___ RAW RECORDS ___

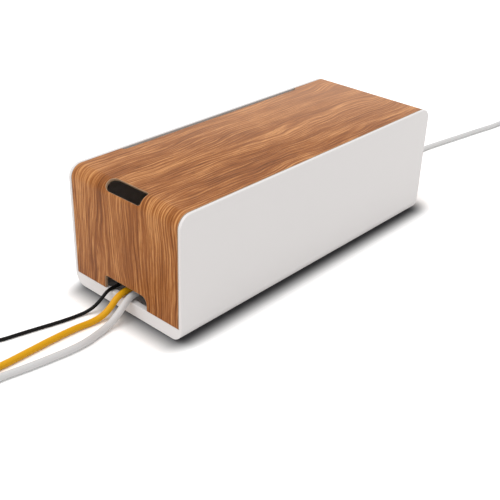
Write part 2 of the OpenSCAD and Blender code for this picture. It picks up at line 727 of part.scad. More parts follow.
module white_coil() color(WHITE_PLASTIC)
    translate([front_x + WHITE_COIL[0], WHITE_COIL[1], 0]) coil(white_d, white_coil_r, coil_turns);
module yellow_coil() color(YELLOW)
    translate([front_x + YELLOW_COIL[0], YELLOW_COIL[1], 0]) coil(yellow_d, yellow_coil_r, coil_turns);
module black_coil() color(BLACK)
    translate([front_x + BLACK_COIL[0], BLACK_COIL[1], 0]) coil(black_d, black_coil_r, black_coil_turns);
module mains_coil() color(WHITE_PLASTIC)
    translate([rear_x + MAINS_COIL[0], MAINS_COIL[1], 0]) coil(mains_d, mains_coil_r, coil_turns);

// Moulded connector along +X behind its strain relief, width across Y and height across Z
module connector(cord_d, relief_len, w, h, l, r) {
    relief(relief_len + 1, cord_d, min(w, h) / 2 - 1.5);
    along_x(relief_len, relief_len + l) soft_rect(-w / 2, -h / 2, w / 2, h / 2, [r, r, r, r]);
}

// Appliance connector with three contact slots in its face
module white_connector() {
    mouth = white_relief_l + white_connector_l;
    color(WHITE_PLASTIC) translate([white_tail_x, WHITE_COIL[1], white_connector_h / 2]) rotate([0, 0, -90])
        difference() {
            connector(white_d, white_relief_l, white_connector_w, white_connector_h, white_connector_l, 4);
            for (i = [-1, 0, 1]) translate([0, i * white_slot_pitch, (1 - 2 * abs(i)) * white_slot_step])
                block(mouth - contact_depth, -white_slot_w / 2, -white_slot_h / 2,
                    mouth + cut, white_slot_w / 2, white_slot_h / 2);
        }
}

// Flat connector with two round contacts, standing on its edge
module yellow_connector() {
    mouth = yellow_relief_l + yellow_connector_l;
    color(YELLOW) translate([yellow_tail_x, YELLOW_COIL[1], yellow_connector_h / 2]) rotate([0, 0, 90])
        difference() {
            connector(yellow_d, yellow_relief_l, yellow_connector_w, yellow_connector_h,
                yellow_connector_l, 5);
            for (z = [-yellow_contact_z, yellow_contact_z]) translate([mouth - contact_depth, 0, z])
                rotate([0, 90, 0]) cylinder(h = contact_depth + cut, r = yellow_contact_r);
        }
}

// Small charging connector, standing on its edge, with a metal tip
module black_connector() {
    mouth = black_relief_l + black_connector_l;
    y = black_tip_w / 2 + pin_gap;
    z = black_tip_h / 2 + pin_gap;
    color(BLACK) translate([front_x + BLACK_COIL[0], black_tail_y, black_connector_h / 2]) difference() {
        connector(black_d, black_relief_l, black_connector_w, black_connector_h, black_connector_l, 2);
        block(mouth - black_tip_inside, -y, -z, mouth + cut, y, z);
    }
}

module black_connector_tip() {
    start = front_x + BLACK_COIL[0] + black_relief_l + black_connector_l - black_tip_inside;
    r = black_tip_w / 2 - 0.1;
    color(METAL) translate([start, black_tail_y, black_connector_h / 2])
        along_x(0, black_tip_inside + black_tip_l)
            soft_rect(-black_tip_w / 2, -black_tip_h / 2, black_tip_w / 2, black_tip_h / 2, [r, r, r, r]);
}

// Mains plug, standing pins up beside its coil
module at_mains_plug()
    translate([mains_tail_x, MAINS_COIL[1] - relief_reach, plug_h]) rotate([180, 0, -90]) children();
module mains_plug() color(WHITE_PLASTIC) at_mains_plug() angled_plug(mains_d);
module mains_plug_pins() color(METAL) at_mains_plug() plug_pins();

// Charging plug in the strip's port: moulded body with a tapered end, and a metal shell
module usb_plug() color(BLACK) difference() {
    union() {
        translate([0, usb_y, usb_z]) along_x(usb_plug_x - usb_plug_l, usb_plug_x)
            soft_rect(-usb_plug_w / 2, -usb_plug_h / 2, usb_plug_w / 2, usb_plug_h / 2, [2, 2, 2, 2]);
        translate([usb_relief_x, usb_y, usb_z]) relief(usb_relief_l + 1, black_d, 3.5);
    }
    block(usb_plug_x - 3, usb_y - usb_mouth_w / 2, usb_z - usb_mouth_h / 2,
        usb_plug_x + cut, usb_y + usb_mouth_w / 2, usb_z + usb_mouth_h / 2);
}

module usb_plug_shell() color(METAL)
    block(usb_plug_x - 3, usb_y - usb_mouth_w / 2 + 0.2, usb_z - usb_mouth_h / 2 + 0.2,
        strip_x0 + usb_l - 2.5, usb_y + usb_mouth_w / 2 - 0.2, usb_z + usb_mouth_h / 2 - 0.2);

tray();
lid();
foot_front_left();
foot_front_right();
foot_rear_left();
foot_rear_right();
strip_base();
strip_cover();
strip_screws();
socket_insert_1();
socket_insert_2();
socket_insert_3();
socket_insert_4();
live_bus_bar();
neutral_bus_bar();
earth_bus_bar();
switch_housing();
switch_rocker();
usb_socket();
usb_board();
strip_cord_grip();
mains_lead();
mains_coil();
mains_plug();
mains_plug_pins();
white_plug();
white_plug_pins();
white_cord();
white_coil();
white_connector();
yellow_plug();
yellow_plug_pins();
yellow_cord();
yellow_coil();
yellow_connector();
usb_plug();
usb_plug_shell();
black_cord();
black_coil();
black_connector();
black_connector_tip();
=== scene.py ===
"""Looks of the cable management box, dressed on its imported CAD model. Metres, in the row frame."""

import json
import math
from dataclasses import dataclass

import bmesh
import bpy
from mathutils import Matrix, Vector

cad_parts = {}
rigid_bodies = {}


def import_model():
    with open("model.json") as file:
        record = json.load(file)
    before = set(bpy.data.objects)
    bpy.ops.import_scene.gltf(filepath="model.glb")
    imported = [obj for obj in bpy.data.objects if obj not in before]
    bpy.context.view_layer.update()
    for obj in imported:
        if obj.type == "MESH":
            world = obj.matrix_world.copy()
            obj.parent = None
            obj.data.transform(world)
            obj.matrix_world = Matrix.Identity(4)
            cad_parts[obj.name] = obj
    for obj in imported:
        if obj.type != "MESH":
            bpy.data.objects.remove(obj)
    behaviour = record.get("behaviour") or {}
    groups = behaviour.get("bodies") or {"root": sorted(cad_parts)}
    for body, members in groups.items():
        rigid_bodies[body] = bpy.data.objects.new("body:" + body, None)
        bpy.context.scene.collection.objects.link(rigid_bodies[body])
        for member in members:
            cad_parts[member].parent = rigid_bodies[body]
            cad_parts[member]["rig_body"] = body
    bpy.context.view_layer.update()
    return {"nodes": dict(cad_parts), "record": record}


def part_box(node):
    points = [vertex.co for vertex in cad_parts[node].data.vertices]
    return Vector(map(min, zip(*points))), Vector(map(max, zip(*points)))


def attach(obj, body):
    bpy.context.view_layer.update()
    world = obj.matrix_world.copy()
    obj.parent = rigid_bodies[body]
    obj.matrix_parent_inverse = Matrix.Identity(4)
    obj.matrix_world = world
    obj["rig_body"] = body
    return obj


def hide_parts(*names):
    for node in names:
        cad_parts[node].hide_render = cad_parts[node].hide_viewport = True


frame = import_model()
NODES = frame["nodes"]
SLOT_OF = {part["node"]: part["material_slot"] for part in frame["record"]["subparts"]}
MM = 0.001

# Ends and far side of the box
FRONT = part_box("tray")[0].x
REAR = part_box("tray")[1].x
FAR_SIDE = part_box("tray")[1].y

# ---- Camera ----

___
___ RAW RECORDS ___

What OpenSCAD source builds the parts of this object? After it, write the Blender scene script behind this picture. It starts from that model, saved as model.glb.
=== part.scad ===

___
___ RAW RECORDS ___

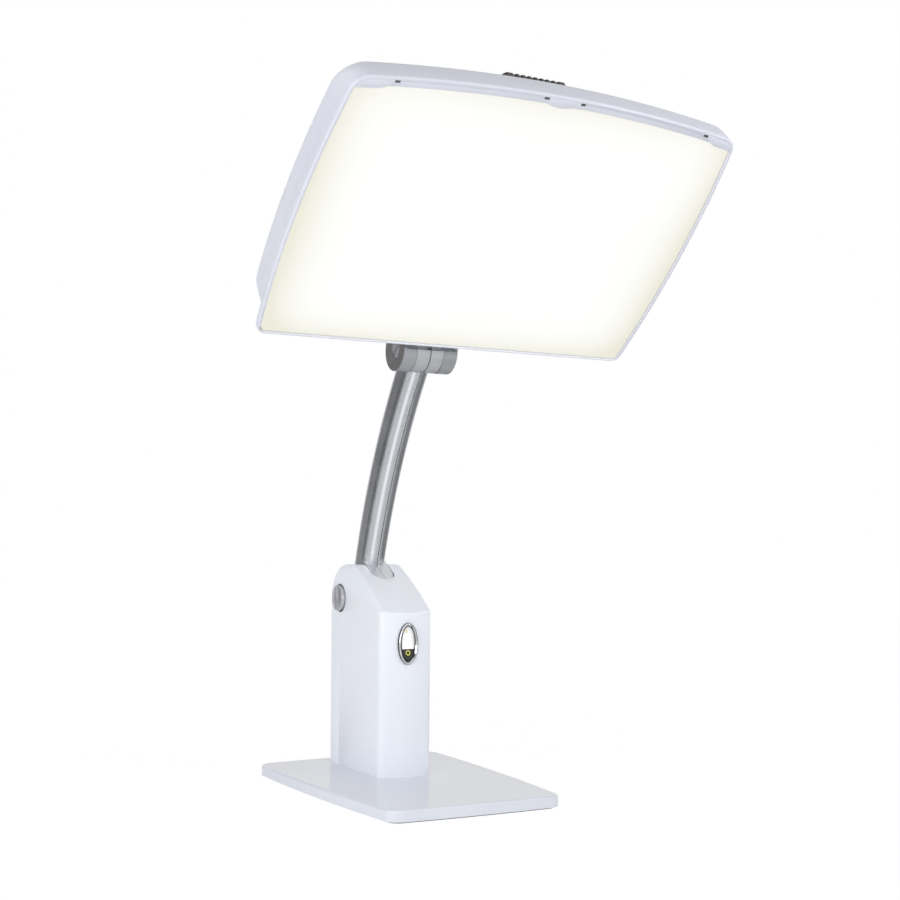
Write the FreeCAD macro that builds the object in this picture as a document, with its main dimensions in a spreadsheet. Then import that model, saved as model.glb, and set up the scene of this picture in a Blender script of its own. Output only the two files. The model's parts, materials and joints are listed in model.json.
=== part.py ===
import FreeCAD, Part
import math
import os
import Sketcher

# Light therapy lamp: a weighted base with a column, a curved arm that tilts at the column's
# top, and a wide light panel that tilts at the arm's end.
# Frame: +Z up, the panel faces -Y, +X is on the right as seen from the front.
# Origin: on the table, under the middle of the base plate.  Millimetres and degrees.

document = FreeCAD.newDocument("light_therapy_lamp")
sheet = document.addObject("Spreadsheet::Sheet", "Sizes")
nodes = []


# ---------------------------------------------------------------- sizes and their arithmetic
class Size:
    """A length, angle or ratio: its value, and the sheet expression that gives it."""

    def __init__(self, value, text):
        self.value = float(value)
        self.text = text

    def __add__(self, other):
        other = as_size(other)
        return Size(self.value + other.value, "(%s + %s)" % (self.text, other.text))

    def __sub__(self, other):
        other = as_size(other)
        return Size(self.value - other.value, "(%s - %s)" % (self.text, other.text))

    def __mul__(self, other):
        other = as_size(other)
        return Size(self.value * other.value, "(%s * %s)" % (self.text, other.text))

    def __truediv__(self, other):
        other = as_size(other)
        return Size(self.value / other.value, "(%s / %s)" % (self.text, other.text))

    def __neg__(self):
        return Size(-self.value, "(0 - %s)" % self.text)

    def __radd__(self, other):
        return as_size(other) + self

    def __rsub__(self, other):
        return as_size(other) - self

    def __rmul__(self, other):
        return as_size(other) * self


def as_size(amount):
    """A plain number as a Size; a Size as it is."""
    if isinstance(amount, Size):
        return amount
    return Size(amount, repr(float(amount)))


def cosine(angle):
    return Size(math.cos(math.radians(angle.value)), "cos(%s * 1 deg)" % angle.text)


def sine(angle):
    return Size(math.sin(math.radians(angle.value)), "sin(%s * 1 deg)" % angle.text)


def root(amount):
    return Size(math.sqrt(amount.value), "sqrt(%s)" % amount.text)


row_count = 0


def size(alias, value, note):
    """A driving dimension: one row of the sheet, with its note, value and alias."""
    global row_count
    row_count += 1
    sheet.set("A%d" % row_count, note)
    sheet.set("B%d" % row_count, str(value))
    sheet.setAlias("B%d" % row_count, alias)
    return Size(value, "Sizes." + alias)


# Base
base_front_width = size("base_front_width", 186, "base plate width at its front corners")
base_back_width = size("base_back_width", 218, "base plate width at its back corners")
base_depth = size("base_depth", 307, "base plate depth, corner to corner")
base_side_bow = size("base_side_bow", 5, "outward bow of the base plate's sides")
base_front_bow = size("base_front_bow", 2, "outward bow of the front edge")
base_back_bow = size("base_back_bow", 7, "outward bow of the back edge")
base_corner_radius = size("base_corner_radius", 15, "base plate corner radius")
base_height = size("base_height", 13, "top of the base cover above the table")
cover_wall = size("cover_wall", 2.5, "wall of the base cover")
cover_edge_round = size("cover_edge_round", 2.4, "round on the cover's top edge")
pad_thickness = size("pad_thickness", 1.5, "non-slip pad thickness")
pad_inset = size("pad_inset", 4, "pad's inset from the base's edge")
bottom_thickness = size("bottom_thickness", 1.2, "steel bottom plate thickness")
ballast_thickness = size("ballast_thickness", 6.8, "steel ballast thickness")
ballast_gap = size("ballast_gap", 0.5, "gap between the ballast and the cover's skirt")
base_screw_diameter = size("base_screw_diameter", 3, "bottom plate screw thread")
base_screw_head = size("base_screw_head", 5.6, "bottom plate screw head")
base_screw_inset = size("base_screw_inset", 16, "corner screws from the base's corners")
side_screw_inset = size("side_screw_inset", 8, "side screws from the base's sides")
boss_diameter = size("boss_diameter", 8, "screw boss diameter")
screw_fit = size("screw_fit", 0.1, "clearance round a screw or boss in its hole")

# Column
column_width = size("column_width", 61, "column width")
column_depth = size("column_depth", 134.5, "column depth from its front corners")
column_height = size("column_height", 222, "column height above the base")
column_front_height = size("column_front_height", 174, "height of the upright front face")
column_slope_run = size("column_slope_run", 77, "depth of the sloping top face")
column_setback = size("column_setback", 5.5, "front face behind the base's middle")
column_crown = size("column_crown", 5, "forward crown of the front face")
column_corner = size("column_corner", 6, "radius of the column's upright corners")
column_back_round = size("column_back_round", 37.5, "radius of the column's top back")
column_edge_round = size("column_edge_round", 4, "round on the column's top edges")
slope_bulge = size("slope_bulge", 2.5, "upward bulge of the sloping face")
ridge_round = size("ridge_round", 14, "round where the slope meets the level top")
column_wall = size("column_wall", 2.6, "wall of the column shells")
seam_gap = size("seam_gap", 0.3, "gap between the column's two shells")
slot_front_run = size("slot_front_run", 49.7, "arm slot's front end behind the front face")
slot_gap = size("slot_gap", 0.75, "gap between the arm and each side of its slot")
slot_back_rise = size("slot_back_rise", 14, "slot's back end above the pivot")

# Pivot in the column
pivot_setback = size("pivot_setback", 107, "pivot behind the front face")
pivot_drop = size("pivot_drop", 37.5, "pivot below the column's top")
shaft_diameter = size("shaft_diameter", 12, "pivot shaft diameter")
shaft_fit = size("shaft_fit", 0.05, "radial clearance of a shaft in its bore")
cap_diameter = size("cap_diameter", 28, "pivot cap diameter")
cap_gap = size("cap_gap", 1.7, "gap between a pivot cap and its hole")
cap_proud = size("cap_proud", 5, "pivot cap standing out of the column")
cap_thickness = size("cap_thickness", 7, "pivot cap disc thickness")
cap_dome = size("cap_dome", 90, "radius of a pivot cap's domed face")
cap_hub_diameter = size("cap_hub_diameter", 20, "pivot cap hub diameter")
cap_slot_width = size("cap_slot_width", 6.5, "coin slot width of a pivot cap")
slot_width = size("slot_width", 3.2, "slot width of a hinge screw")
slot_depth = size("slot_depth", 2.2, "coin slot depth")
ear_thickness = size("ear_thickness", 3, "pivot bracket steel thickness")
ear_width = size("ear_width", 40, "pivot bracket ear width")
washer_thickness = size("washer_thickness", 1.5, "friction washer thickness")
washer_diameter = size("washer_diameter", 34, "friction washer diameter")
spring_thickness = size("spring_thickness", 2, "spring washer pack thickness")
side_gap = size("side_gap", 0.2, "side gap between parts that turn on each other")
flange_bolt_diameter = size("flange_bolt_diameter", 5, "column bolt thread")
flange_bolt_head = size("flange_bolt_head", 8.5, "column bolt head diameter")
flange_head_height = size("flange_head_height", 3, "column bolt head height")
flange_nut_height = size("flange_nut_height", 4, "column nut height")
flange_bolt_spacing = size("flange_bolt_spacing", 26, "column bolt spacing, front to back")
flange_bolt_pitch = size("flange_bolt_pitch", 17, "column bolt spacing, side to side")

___

**SET PROBLEM**
Within the material above, transcribe exactly the lines that run from the line holding "yellow_coil();" through the line holding "bpy.data.objects.remove(obj)".

**TASK RESULT**
yellow_coil();
yellow_connector();
usb_plug();
usb_plug_shell();
black_cord();
black_coil();
black_connector();
black_connector_tip();
=== scene.py ===
"""Looks of the cable management box, dressed on its imported CAD model. Metres, in the row frame."""

import json
import math
from dataclasses import dataclass

import bmesh
import bpy
from mathutils import Matrix, Vector

cad_parts = {}
rigid_bodies = {}


def import_model():
    with open("model.json") as file:
        record = json.load(file)
    before = set(bpy.data.objects)
    bpy.ops.import_scene.gltf(filepath="model.glb")
    imported = [obj for obj in bpy.data.objects if obj not in before]
    bpy.context.view_layer.update()
    for obj in imported:
        if obj.type == "MESH":
            world = obj.matrix_world.copy()
            obj.parent = None
            obj.data.transform(world)
            obj.matrix_world = Matrix.Identity(4)
            cad_parts[obj.name] = obj
    for obj in imported:
        if obj.type != "MESH":
            bpy.data.objects.remove(obj)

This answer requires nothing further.